Overall it can be seen that the equations that offer a higher percentage of spending to the higher incomes lead to systems that are overall more homogeneous in their incomes, meaning that the agents of higher incomes are actually holders of greater entropy, and getting these agents to further spend their wealth greatly increases the final income homogeneity of the system.

5. Concluding Remarks

This work investigates the effect of spending dynamics for residential movements alongside a canonical Schelling model. The dual dynamics of the Schelling models allows for the investigation of income inequalities when different percentages are incurred for moving agents from one cell in the grid to another.

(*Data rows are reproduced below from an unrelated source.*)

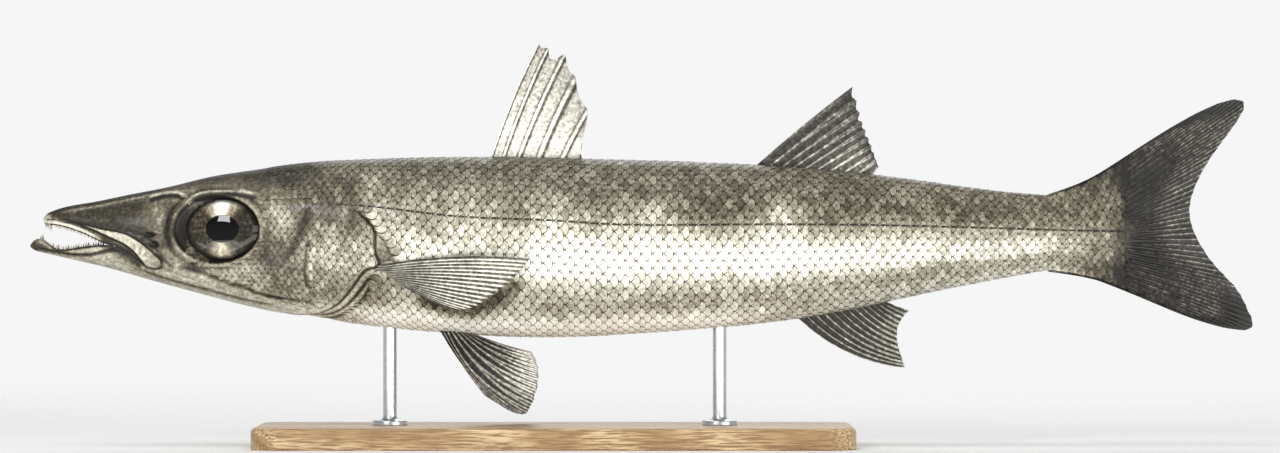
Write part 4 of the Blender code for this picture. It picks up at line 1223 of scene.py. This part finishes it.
def make_fin(name, node, look, keys, rays, bows, notch, thick, tone, side_of=None, steps=16,
             split=1.0, forks=2, width=1.0, fray=0.006, pointed=1.0, bulge=0.0):
    """A fin over key rays of (root station, root height, tip station, tip height)."""
    key_places = np.linspace(0, 1, len(keys))
    curves = [smooth(list(zip(key_places, column))) for column in zip(*keys)]
    columns = (rays - 1) * steps + 1
    t = np.linspace(0, 1, columns)
    nearest = np.round(t * (rays - 1))
    u = t * (rays - 1) - nearest
    root, tip = [np.stack([curves[i](t), curves[i + 1](t)], axis=-1) for i in (0, 2)]
    way = tip - root
    long = np.linalg.norm(way, axis=-1)
    forward = np.stack([-way[:, 1], way[:, 0]], axis=-1)
    bow = np.interp(t, np.linspace(0, 1, len(bows)), bows)

    wear = random.uniform(0.0, 1.0, rays)[nearest.astype(int)]
    between = (t * (rays - 1)).astype(int)
    gap = random.uniform(0.7, 1.3, rays)[between]
    tips = 0.5 + 0.5 * np.cos(2 * math.pi * np.abs(u) ** pointed * 0.5 ** (1 - pointed))
    depth = np.broadcast_to(notch, rays - 1)[np.minimum(between, rays - 2)]
    end = 1 - depth * gap * (1 - tips) - fray * wear * (np.abs(u) > 0.02)
    end = end - fray * split * (0.5 - 0.5 * np.cos(8 * math.pi * u))
    start = -FIN_SINK / long
    v = start + (end - start) * np.linspace(0, 1, FIN_ROWS)[:, None]
    above = np.clip(v, 0, 1)

    first = 0.25 * split * soft(above, 0.22, 0.75)
    second = 0.125 * split * (forks - 1) * soft(above, 0.55, 1.0)
    wide = 0.13 - 0.03 * above + split * (0.07 - (0.13 - 0.02 * forks) * soft(above, 0.2, 0.95))
    branches = [a * first + b * second for a in (-1, 1) for b in (-1, 1)]
    ridge = np.max([bell((u - branch) / (wide * width)) for branch in branches], axis=0)
    bend = bow * 4 * above * (1 - above)
    middle = root + way * v[..., None] + forward * bend[..., None]
    station, height = np.minimum(middle[..., 0], LAST_STATION), middle[..., 1]
    side = side_of(station, height) if side_of else 0.0
    half = (thick[0] + (thick[1] - thick[0]) * above) / 2 * (0.30 + 0.70 * ridge)
    half = half * (1 - 0.5 * soft(above, 0.9, 1.0)) + bulge * bell(above / 0.10)
    ripple = 0.18 * np.sin(2.3 * math.pi * t * rays / 4 + 3 * above) * soft(above, 0.3, 1.0)

    points = [place(station, side + ripple + half * face, height) for face in (-1, 1)]
    spots = np.arange(v.size).reshape(v.shape)
    rim = np.concatenate([spots[0], spots[1:, -1], spots[-1, -2::-1], spots[-2:0:-1, 0]])
    after = np.roll(rim, -1)
    band = np.stack([rim, after, after + v.size, rim + v.size], axis=-1)
    faces = np.concatenate([grid_faces(*v.shape), grid_faces(*v.shape, v.size), band])
    dark = tone(above, t + 0 * v, u + 0 * v, ridge)
    traits = {"dark": [dark] * 2, "ray": [ridge] * 2, "reach": [v * long] * 2}
    piece = make_piece(name, points, faces, look, traits, sharp=70, join=1e-8)
    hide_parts(node)


# %% [markdown]
# Fin membrane is skin with next to no flesh, so light comes through it and pigment shows as fine
# stipple. The rays are bone, jointed every millimetre or so towards the edge. One darkness value runs
# from pale bone through clouded membrane to black, and a second material for the first dorsal and
# pectoral fins lets more light through.

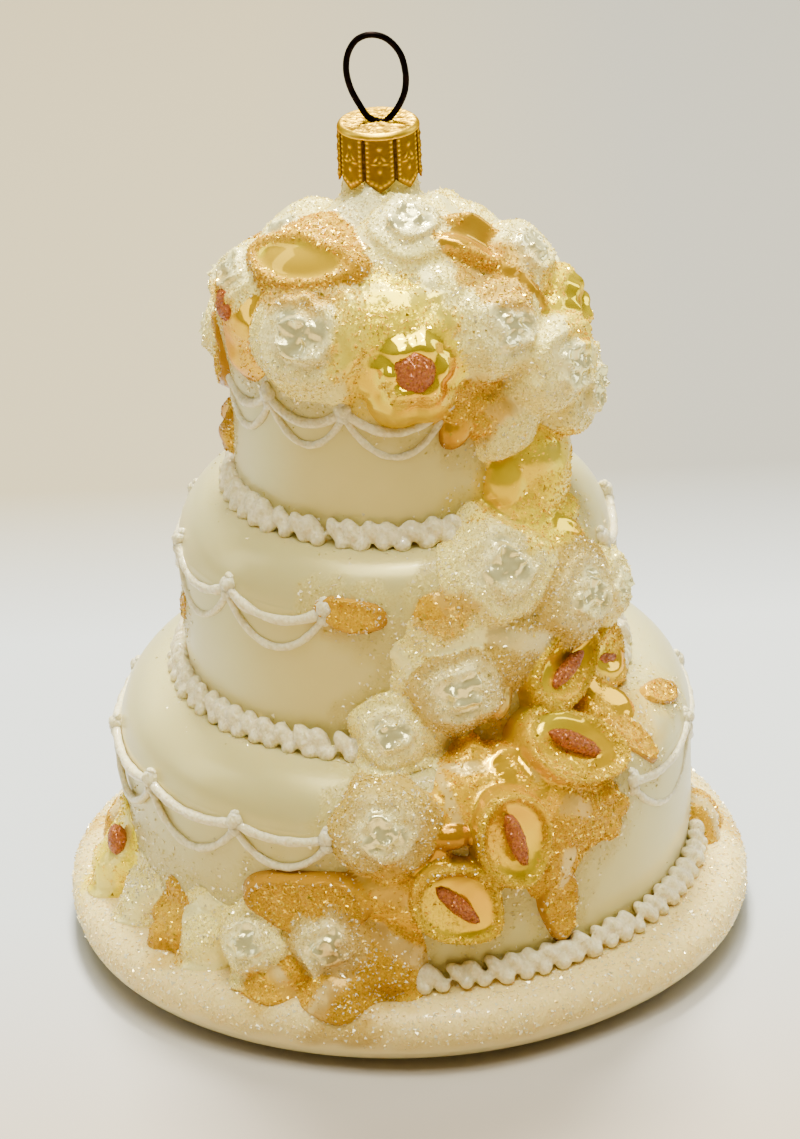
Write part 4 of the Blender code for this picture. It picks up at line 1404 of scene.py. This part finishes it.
def camera():
    data = bpy.data.cameras.new("camera")
    data.lens = CAMERA_LENS
    data.sensor_width = 36.0
    data.clip_start, data.clip_end = 0.05, 20.0
    eye = bpy.data.objects.new("camera", data)
    rise, roll = math.radians(CAMERA_ELEVATION), math.radians(CAMERA_ROLL)
    back = Vector((0, -math.cos(rise), math.sin(rise)))
    up, right = Vector((0, math.sin(rise), math.cos(rise))), Vector((1, 0, 0))
    tilted_right = right * math.cos(roll) - up * math.sin(roll)
    tilted_up = up * math.cos(roll) + right * math.sin(roll)
    place = CAMERA_AIM + back * CAMERA_DISTANCE
    eye.matrix_world = Matrix((*zip(tilted_right, tilted_up, back, place), (0, 0, 0, 1)))
    bpy.context.scene.collection.objects.link(eye)
    bpy.context.scene.camera = eye


# --- Putting it together ------------------------------------------------------------------------------


def flower_faces(rows):
    """Every third point of the flowers' faces, to find the glass beside them."""
    return np.vstack([flower(row, index)[0][: 1 + RINGS * FACETS][::3] for index, row in enumerate(rows)])


def settle(piece):
    """The crown sinks beside and behind the neck, as its glass sagged there while it was hot."""
    points = points_of(piece.data)
    level, behind = points[:, 2], smoothstep(*SAG_BEHIND, points[:, 1])
    points[:, 2] -= SAG * behind * smoothstep(*SAG_FROM, level) * (1 - smoothstep(*SAG_TO, level))
    points[:, 2] = np.maximum(points[:, 2], 0.0)
    piece.data.vertices.foreach_set("co", (points * MM).ravel())
    piece.data.update()


def main():
    camera()
    studio()
    body = glass_body(flower_faces(CROWN + CASCADE + SPRAYS + BACK_SPRAY))
    beds = []
    first = 0
    for name, rows in (
        ("crown_flowers", CROWN),
        ("cascade_flowers", CASCADE),
        ("side_sprays", SPRAYS),
        ("back_flowers", BACK_SPRAY),
    ):
        beds.append(flower_bed(name, rows, first))
        first += len(rows)
    swags = piped_swags()
    borders = bead_borders()
    centres = flower_centres()
    glitter = loose_glitter(body, beds, centres)
    cap = stamped_cap()
    wire = hanging_loop()
    for piece in (body, *beds, centres, *glitter):
        settle(piece)
    crown, cascade, sprays, back = beds
    golden = [piece for piece in glitter if piece.name.startswith("gold_sparks")]
    pale = [piece for piece in glitter[:-1] if piece not in golden]
    slots = {
        "pearl_lacquer": [body],
        "white_glitter": [swags, borders, crown, back, *pale],
        "yellow_lacquer": golden,
        "gold_lacquer": [cascade],
        "peach_glitter": [sprays],
        "rust_glitter": [centres, glitter[-1]],
    }
    for slot, pieces in slots.items():
        for piece in pieces:
            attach(piece, "root")
            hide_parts("glass_cake")
    for piece, node, slot in ((cap, "crown_cap", "gilt_cap"), (wire, "hanging_loop", "brown_wire")):
        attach(piece, "root")
        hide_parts(node)


main()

Previous work investigated this approach using a uniform percentage deduction dynamic and this work looks at how different expenditure models affect the income homogeneity of the agent collection. The question driving this study is whether different expenditure models can direct the model towards increased or decreased equality. Not all of the proposed functional forms may be feasible in practice, but they do offer insight into manifestation on the macroscopic effects from measures applied to the individual based upon income brackets.

The results show that certain dynamics, which require different income earners to pay different percentages, can change the amount of income homogeneity to a greater or lesser extent. Income homogeneity remains at the lowest numbers when the lower end of income earners pay the highest percentages and the highest income homogeneity is produced with increasing and parabolic functional forms. This is shown on a set of simulation traces and within a contour plot of the dual dynamic entropy space for the identity and income homogeneity values. Such studies can provide insight into policies aimed at improving the issues of equality and how these can be measured in society. Further work could entail the inclusion of constraints and thresholds for the purchasing costs that can be represented as barriers for agent movements.